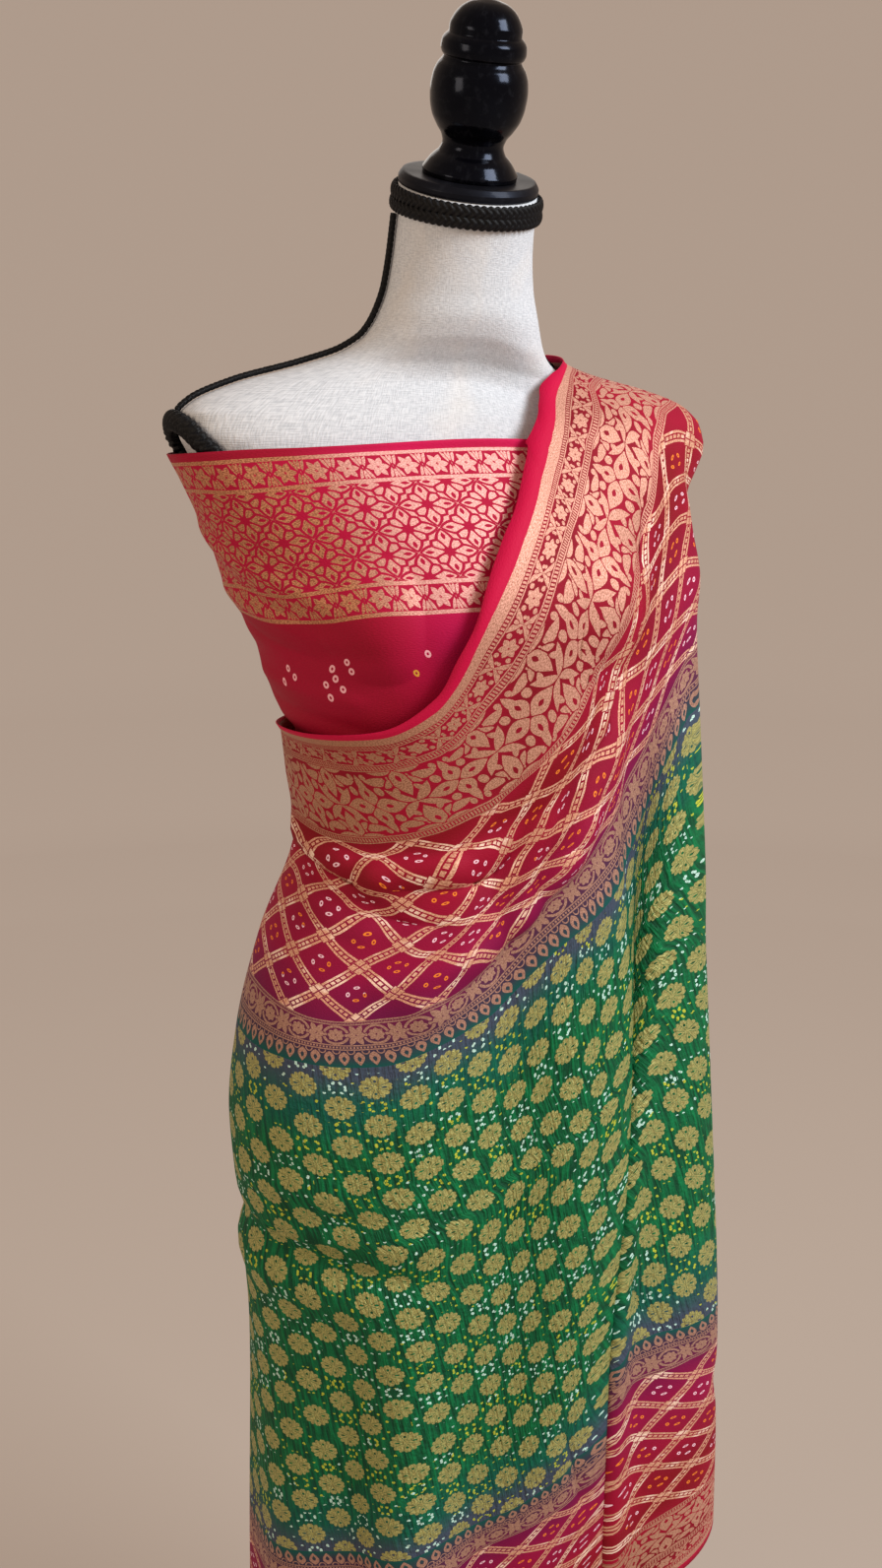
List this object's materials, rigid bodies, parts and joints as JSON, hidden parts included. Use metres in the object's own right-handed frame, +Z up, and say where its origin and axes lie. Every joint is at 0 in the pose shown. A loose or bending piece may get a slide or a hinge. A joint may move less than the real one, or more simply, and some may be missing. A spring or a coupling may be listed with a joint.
{
  "type": "banarasi sari draped on a dress form",
  "caption": "Long silk sari with gold brocade borders draped over one shoulder of a dress form, with a brocade wrap round the chest, on a pole and round base.",
  "frame": {"origin": "centre of the base's underside, on the floor, under the pole", "axes": "+Z up along the pole, -Y the way the form's front faces, +X towards the shoulder that carries the cloth"},
  "size_m": [0.4898, 0.36, 1.6918],
  "materials": {
    "sari_silk": "crinkled silk crepe, emerald field and crimson borders with matt gold brocade",
    "wrap_silk": "crimson silk with gold brocade bands",
    "linen": "off-white linen, stretched smooth",
    "braid": "black braided trim",
    "lacquer": "turned wood, glossy black lacquer",
    "stand": "satin black"
  },
  "bodies": {
    "root": {"sari": "sari_silk", "chest_wrap": "wrap_silk", "form_body": "linen", "neck_band": "braid", "right_cord": "braid", "left_cord": "braid", "arm_braid": "braid", "neck_cap": "lacquer", "knob": "lacquer", "collar": "stand", "pole": "stand", "base": "stand"}
  },
  "joints": []
}
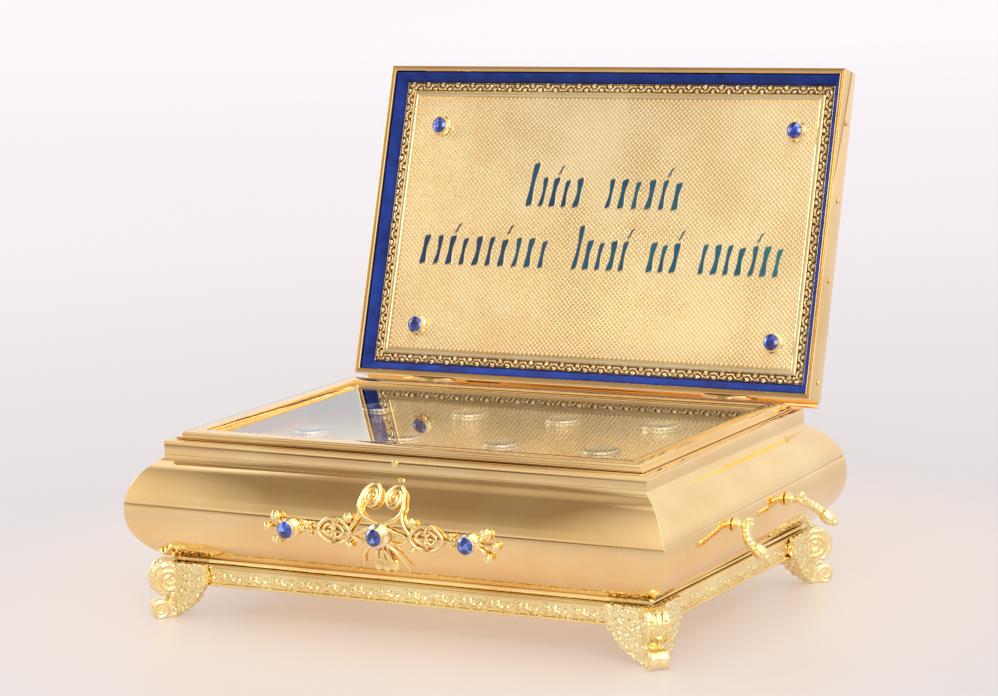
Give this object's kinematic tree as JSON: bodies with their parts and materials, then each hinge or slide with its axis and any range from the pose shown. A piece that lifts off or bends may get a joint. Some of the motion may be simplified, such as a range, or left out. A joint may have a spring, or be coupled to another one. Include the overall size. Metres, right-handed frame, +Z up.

|---|

Provide solely the number of lines in the data that include the word "piece".

2